I grabbed “L”, and we ran outside; no shoes, no jackets, just running.

I found my brother, we’ll call him “M” already by the car with my mother in the yard, scrambling away from my father as he chased her.

I got the “L” into the car. My mother jumped into the front seat.

Boom! My Father’s fist connected to the car.

BOOM. BOOM.

She fumbled with the keys.

BOOM.

The engine started.

BOOM! BOOM! BOOM!

The car jerked into reverse, tires screeching.

Only then did I realize my Father was further away. As we drove forward, I buckled my seatbelt and instructed my brothers to do the same.

I don’t remember much after that. We stayed the night at a Motel 6 as we always did. No one could know what was happening, so instead of seeking sanctuary at my grandparents or other family members, we stayed in dingy motels we could afford. This one is two cities away. It would be another day of school I would miss.
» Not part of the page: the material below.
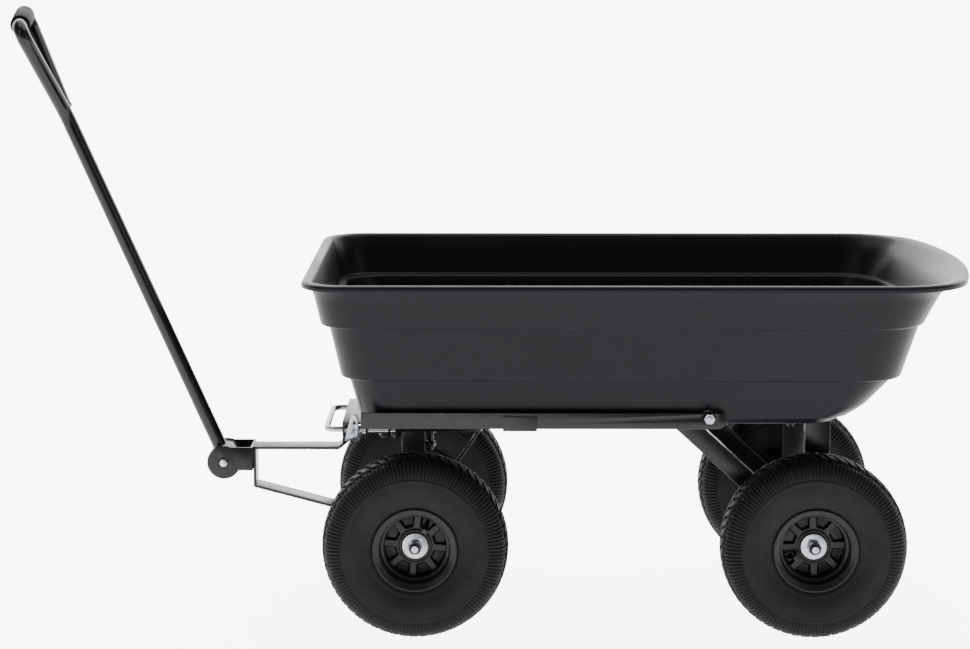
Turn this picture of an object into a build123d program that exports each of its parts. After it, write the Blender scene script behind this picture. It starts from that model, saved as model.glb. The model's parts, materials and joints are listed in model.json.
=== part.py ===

My grades and attendance were awful in elementary school. A contributing factor as to why I fell asleep in class, on Motel 6 nights, I never slept. My father knew where we stayed; it was all we could afford, and he controlled the money. If he wanted to finish the fight, he could. Sometimes he did.

Most nights, I just watched the window, fearful of every shadow.

We parked our car out of view and walked to the room. I slept in the bed with my mom, my brothers in the other.

Time crawled.

These nights weren’t a solution, just a pause until the next event.

To this day, I still have many of my stuffed animals in a box. As I type this, the box sits about ten feet away. My husband knows how attached I am to them, so he built a solid wood box to keep them safe. These animals were more than toys; they once saved me. I cherish each animal and watch my children enjoy them. To them, they are just toys. As they should be. 

I still have my white bunny. It sits on a shelf in my room, watching over me to this day.